■ TASK GOAL ■
Your task is to locate every line holding the string "objects" and to copy each of them.

═══ DATA RECORDS

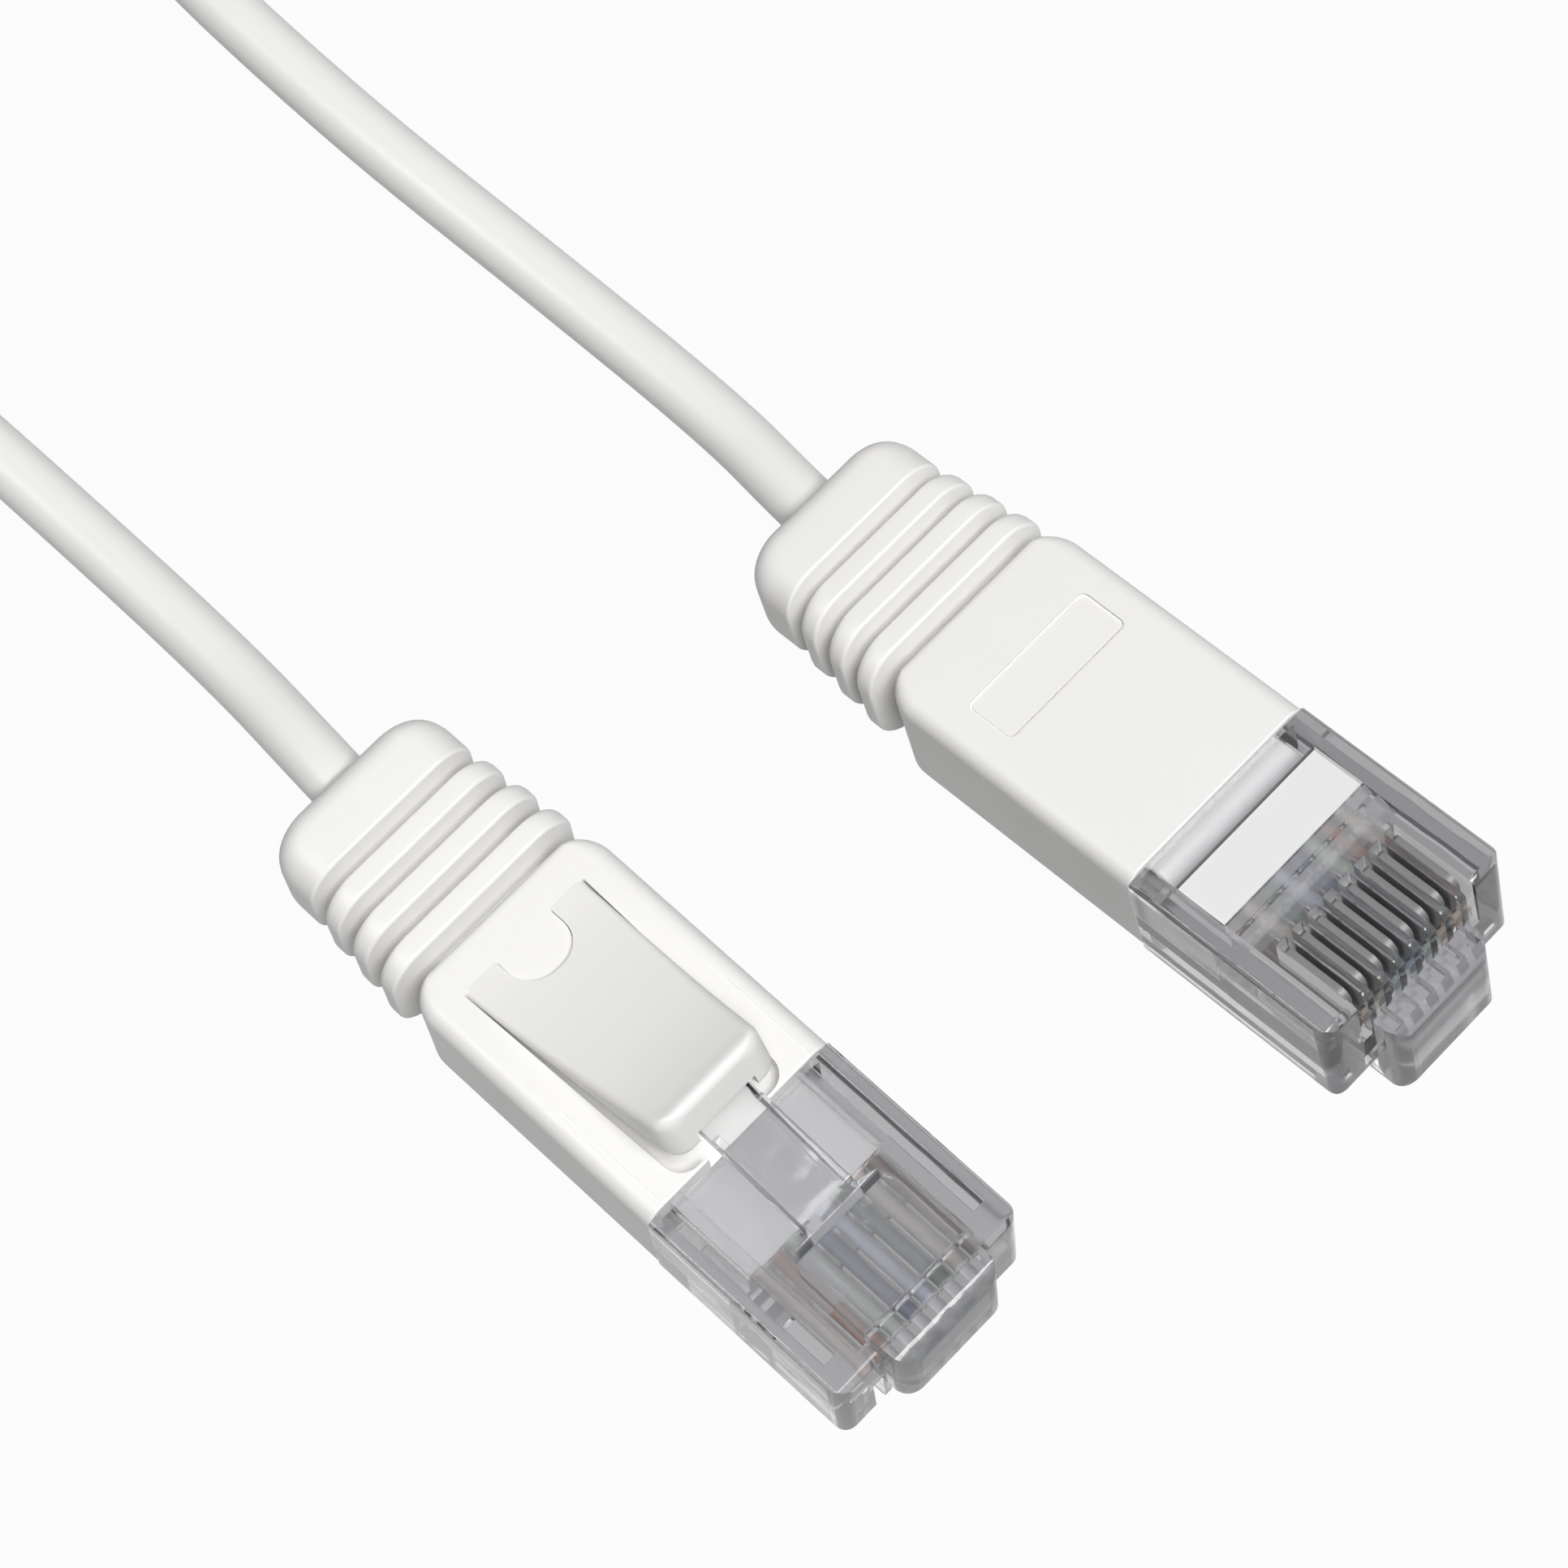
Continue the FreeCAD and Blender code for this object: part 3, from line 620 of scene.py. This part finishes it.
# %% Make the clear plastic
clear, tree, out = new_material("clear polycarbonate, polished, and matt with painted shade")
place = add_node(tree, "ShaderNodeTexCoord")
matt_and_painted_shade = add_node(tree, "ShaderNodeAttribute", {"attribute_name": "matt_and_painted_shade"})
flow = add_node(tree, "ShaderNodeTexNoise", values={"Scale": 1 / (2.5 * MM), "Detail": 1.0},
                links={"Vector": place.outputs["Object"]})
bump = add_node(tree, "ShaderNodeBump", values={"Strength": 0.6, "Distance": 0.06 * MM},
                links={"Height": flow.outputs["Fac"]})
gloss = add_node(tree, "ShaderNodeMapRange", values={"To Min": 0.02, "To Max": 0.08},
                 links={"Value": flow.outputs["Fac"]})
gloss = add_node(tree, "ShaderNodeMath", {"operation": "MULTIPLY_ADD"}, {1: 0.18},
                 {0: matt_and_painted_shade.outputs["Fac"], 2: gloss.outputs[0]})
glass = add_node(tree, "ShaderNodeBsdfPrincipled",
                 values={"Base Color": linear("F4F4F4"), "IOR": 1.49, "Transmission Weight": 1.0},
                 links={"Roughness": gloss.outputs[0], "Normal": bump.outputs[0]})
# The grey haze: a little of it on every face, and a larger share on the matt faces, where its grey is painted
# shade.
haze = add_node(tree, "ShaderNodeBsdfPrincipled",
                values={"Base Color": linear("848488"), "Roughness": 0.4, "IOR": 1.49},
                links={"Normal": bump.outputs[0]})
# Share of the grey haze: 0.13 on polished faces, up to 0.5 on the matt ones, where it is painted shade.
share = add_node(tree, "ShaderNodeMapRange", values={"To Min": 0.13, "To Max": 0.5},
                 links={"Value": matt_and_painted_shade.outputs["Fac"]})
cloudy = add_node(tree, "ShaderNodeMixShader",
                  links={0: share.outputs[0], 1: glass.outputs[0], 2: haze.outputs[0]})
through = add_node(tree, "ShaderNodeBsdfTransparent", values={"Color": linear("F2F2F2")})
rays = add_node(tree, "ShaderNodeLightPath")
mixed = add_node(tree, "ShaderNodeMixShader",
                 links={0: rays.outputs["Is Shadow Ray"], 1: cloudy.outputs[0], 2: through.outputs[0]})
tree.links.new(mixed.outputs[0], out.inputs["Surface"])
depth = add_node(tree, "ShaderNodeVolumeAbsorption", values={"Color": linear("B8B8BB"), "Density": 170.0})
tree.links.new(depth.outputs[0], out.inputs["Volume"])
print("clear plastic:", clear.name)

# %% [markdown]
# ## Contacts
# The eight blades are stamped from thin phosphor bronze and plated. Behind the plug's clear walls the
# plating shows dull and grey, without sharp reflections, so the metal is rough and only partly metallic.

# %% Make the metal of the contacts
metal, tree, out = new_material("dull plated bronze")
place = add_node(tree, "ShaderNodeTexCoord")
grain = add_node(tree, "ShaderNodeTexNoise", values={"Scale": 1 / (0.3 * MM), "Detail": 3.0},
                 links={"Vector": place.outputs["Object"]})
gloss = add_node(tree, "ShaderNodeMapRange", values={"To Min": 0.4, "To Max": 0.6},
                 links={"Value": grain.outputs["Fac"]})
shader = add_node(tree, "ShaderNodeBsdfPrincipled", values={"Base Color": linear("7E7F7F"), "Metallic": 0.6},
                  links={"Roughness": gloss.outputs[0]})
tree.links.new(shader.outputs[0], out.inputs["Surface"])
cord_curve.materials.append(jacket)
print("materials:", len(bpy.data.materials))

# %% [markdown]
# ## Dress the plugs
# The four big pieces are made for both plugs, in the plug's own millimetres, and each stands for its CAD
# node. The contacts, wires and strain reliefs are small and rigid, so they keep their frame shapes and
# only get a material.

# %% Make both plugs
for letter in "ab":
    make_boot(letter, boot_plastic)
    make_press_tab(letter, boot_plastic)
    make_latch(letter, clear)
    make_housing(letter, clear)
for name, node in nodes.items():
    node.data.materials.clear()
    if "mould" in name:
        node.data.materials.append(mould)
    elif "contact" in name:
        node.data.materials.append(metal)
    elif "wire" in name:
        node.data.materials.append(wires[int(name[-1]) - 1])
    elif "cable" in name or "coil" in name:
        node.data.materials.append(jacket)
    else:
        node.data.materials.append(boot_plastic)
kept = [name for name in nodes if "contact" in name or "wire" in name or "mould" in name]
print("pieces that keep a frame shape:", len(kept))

══════
═══ DATA RECORDS

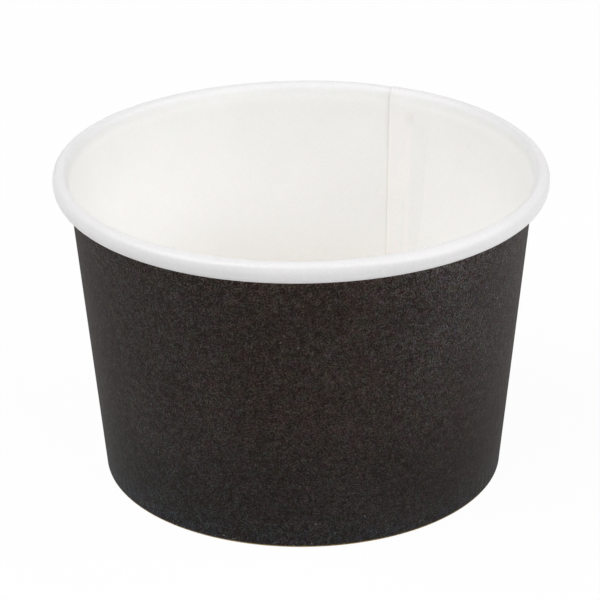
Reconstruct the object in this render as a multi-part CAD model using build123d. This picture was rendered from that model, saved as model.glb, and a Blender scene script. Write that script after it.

══════
═══ DATA RECORDS

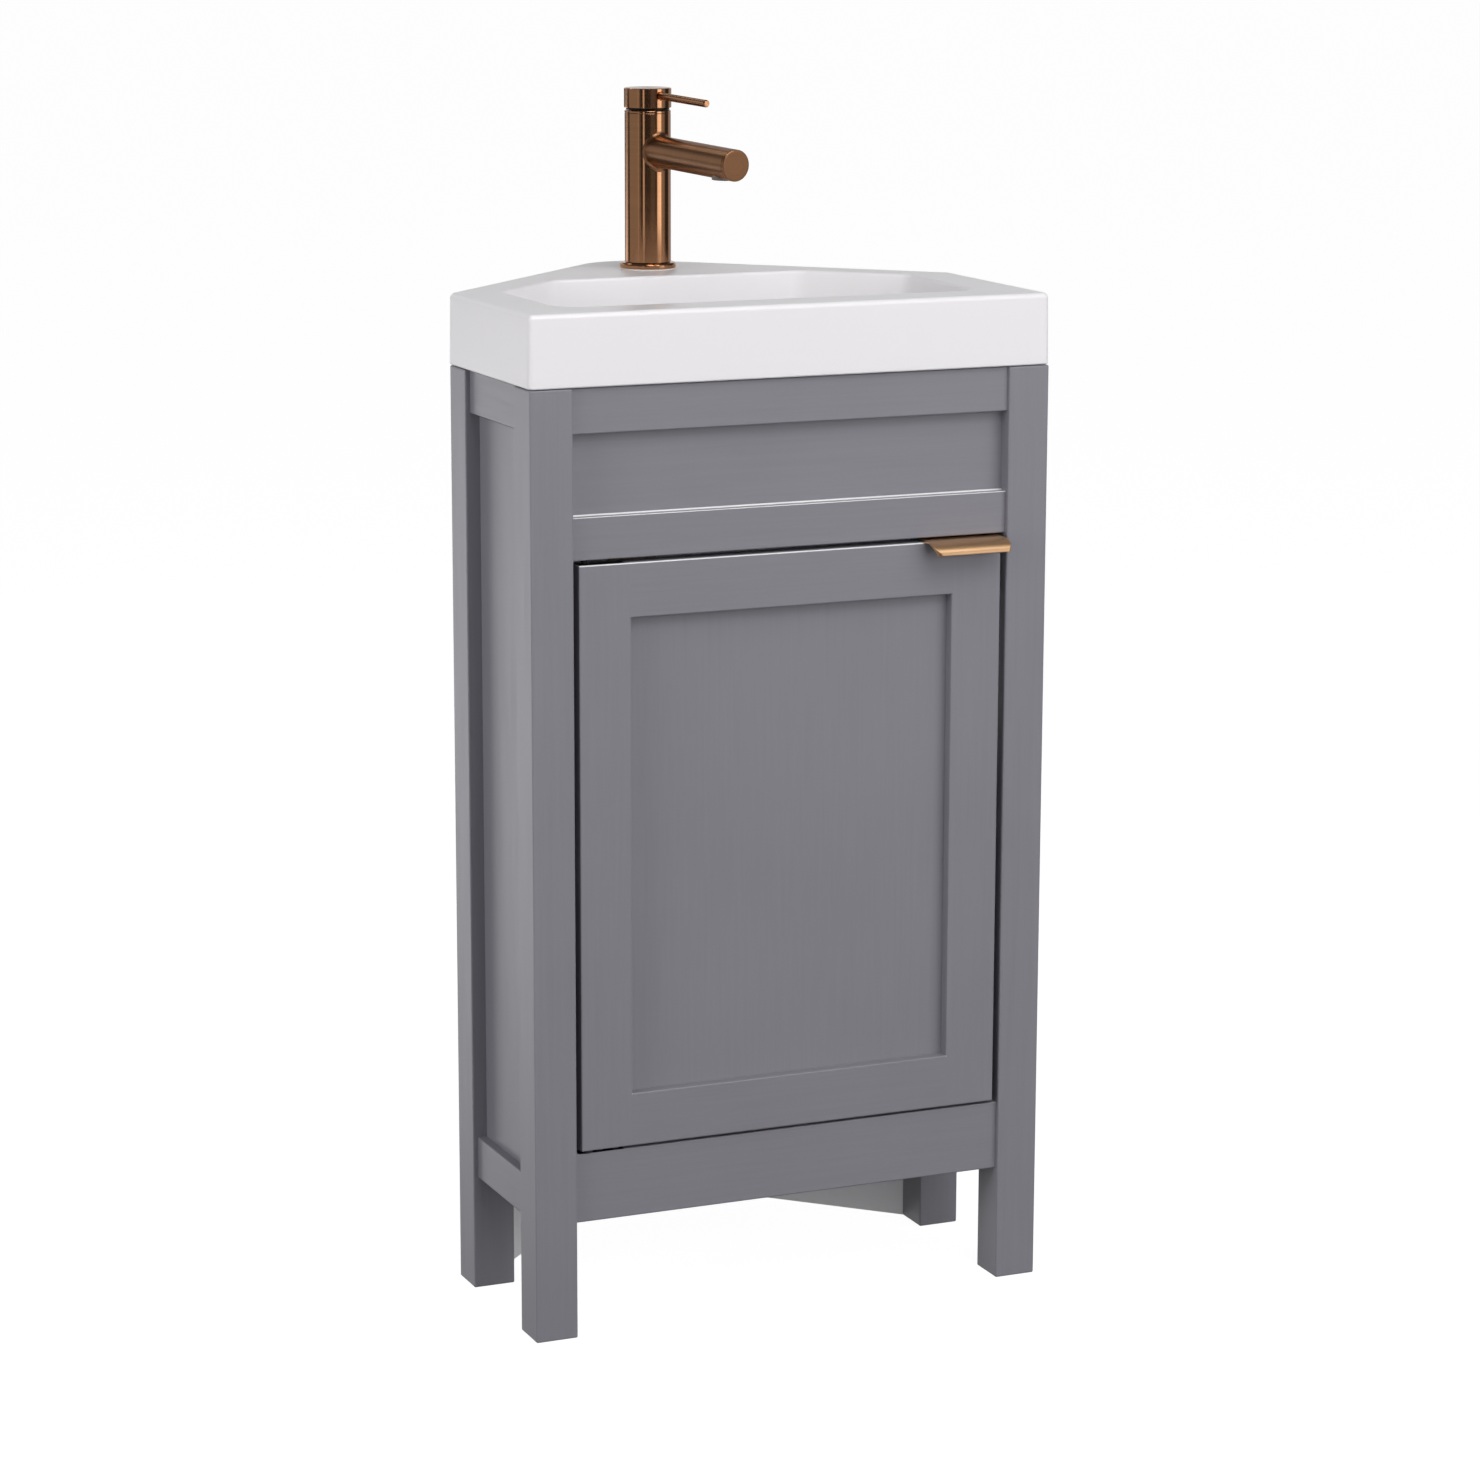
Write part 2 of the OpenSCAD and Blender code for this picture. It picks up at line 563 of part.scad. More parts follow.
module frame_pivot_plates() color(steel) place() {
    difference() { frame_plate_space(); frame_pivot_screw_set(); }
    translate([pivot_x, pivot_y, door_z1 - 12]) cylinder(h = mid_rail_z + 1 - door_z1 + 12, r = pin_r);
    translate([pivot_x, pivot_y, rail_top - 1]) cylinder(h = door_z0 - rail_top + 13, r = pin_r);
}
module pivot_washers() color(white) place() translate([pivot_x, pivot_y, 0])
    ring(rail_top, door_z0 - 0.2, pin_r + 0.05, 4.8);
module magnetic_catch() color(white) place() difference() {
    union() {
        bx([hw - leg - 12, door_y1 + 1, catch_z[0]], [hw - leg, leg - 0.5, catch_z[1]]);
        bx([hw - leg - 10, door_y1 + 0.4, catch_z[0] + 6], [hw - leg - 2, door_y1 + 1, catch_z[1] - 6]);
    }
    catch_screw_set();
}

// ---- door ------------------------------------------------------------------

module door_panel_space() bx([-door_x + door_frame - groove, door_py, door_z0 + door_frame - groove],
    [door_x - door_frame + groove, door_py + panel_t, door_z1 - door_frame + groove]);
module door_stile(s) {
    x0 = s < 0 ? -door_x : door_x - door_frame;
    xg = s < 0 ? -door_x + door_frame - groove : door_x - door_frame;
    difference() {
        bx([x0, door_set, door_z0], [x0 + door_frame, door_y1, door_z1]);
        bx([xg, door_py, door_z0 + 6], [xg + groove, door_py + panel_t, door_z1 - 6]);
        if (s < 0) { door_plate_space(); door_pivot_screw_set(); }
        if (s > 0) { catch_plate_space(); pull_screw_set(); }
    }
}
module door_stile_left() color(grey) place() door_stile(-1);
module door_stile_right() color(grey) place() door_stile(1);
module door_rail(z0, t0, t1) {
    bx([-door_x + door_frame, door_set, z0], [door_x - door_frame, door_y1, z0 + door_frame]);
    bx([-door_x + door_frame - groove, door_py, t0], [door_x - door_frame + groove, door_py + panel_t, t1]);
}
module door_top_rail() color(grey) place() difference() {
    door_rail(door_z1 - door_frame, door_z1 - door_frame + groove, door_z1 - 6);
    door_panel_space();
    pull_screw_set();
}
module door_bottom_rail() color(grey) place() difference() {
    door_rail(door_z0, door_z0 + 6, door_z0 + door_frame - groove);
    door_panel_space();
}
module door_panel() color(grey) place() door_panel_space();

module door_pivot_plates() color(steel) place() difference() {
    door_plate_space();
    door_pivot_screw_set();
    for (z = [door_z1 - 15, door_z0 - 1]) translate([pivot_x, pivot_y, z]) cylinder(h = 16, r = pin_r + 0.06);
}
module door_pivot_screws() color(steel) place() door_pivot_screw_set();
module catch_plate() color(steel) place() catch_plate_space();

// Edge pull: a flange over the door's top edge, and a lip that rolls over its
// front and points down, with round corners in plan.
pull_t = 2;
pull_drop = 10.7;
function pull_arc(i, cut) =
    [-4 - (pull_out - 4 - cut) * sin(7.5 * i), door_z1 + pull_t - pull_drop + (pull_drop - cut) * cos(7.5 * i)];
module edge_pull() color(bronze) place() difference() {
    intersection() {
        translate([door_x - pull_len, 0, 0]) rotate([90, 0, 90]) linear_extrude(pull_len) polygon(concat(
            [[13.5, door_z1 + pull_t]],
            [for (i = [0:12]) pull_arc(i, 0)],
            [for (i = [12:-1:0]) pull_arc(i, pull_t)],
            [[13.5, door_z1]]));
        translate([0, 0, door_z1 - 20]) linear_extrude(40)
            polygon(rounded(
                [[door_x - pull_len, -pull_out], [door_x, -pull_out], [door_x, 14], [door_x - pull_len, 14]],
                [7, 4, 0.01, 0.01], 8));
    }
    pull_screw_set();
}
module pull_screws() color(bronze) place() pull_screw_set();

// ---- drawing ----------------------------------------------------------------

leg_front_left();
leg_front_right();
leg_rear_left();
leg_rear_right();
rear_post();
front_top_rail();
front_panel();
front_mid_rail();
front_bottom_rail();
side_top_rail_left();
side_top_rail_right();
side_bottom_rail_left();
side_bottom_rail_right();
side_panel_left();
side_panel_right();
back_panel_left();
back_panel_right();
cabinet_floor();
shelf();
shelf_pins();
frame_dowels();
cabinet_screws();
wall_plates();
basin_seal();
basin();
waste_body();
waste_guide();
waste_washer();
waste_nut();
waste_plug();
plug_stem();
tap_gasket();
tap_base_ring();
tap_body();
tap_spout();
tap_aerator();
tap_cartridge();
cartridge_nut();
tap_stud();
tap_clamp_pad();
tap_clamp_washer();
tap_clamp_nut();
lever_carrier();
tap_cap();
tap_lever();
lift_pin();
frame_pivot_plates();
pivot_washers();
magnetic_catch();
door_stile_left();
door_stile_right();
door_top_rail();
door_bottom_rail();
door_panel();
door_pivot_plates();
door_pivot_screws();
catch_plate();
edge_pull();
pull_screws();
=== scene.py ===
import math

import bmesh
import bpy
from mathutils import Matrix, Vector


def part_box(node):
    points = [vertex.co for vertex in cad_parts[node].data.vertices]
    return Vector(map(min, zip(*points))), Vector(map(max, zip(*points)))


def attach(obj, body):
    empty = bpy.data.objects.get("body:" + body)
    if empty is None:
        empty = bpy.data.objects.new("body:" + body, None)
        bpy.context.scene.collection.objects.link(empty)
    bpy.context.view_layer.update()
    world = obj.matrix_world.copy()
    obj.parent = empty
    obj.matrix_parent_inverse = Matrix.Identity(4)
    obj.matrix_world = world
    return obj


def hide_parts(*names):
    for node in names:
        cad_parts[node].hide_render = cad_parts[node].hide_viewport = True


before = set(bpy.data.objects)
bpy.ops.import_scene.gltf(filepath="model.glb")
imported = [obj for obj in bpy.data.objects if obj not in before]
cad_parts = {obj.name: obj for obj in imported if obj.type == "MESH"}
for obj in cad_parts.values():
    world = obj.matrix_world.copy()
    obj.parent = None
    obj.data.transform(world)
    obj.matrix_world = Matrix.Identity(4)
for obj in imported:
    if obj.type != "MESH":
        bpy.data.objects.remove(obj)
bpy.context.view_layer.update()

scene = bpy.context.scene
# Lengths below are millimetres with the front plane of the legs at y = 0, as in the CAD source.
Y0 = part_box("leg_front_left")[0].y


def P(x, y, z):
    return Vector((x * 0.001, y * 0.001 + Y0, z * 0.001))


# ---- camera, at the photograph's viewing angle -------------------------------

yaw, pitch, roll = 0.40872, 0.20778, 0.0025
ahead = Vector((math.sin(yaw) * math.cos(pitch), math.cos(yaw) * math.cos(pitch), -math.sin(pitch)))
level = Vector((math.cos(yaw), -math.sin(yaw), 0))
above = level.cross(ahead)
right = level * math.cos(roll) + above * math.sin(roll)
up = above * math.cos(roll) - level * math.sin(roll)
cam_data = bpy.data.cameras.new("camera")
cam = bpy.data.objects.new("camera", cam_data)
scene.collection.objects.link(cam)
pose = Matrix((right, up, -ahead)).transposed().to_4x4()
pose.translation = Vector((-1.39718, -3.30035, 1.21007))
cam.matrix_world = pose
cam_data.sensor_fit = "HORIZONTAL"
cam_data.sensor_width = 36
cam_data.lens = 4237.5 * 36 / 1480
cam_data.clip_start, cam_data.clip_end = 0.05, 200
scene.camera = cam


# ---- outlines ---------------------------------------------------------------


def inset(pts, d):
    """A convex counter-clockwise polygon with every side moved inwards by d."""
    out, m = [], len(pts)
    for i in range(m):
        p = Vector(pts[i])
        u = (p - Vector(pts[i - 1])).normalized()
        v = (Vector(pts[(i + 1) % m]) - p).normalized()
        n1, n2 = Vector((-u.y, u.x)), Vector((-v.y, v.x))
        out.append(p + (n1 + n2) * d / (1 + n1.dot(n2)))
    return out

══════

■ WRITTEN ANSWER ■
    empty = bpy.data.objects.get("body:" + body)
        empty = bpy.data.objects.new("body:" + body, None)
        bpy.context.scene.collection.objects.link(empty)
before = set(bpy.data.objects)
imported = [obj for obj in bpy.data.objects if obj not in before]
        bpy.data.objects.remove(obj)
cam = bpy.data.objects.new("camera", cam_data)
scene.collection.objects.link(cam)